Das Bakterium, in dem das Antibiotikum hergestellt wird, produziert nämlich mehrere Naturstoff-Varianten mit unterschiedlich langen Fettsäuren, wovon nur eine Variante als Medikament eingesetzt wird. Die Aufreinigung von Daptomycin aus den Bakterienzellen ist entsprechend mühsam. Genau hier sieht Jörn Piel den grossen Vorteil der neu entdeckten Naturstoffklasse.

Tests zu Antibiotika-Wirkung noch ausstehend

Daptomycin und andere Lipopeptide werden im Ursprungsorganismus von einem riesigen, eigens dafür zuständigen Enzym aus den entsprechenden Aminosäuren zusammengebaut. Diese Riesenenyzme sind für Gentechnik-Verfahren schwer zugänglich. Dagegen lassen sich die neuen Peptid-Naturstoffe leichter mit gentechnisch veränderten Bakterien herstellen. Darüber hinaus lassen sich mit dieser Methode auch neue Naturstoffvarianten erzeugen.

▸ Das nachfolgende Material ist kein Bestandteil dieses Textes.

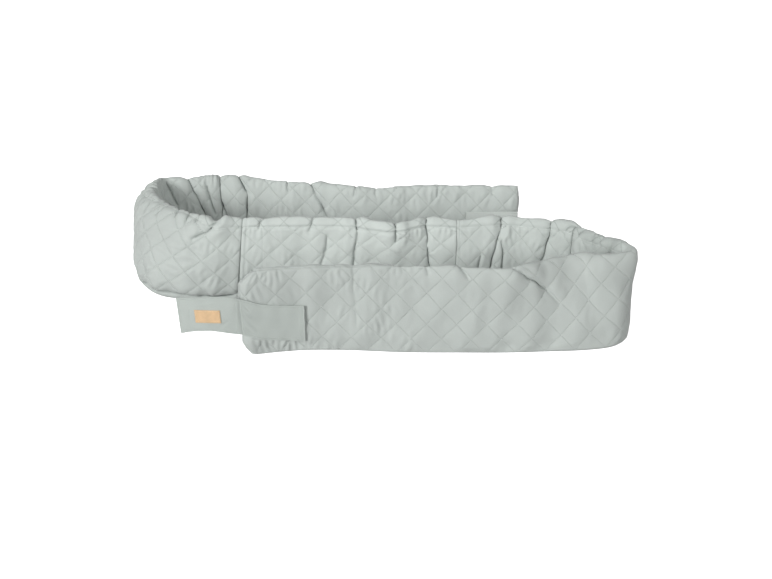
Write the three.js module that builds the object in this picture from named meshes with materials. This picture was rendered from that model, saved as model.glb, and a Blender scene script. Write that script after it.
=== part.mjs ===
// Baby nest: one long stuffed and quilted cloth wall that stands on its long edge and lies in an S.
// Side A of the wall faces the front on the back run and the front run. Side B faces the front on
// the middle run. A closure strap is sewn on the front end, and the patch that it closes on is sewn
// on the back end. Millimetres, +Z up, origin on the surface at the middle of the footprint.
import * as THREE from 'three';

// ---------------------------------------------------------------- driving dimensions

const WALL_HEIGHT = 250;
const QUILT_DIAGONAL = WALL_HEIGHT / 3;    // each quilted diamond, corner to corner, up the wall
const CELLS_PER_DIAMOND = 4;               // cells of the skin across one diamond
const CELL = QUILT_DIAGONAL / CELLS_PER_DIAMOND;
const CELLS_UP = 12;                       // cells in the wall's height
const LOWEST_ROW = 0.12;                   // share of the height of the row next to the foot
const HIGHEST_ROW = 0.935;                 // and of the row next to the crest
const MIDDLE_ROWS = [3, 4, 5, 6, 7, 8, 9, 10].map((cell) => cell / CELLS_UP);
const ROW_SHARES = [0, LOWEST_ROW, ...MIDDLE_ROWS, HIGHEST_ROW, 1];
const FOOT_HALF = 10;                      // half width of the flat foot that the wall stands on
const CROWN_POWER = 5;                     // higher makes the filled section blunter
const PUFF = 3.5;                          // how far a diamond stands above its stitch lines
const SEAM_GAP = 0.3;                      // clear space between two panels at a seam
const SEAM_DRAW = 5;                       // how far a seam draws the faces in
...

Die Naturstoff-Baupläne können die Forscher:innen in wenigen Schritten gezielt modifizieren, um «massgeschneiderte» Wirkstoffe herzustellen. So können sie die Abfolge der Aminosäuren des Peptid-Rückgrats durch Mutationen im entsprechenden Gen anpassen. Die grossangelegte Genomanalyse hat zudem viele neue Enzymkandidaten identifiziert, die sich nach dem Baukastenprinzip mit einem Peptid-Gen kombinieren lassen.

«Gerade weil für Pharmaunternehmen oft kein finanzieller Anreiz besteht, neue Antibiotika zu entwickeln, kann die Forschung den ersten Schritt der Wirkstoffsuche übernehmen» Anna Vagstad, Co-Studienleiterin

In der vorliegenden Studie haben die Wissenschaftler:innen bereits drei Enzyme beschrieben, die jeweils unterschiedlich lange Fettsäuren mit einem Peptid verknüpfen. «Erste Versuche zeigen, dass sich solche massgeschneiderten Lipopeptide im Labor tatsächlich erzeugen lassen», sagt Anna Vagstad, Co-Leiterin der Studie. Der nächste Schritt ist nun, die biologische Wirkung der neuen Substanzklasse zu untersuchen.

«Gerade weil für Pharmaunternehmen oft kein finanzieller Anreiz besteht, neue Antibiotika zu entwickeln, kann die Forschung zumindest diesen ersten Schritt der Wirkstoffsuche übernehmen», so Vagstad.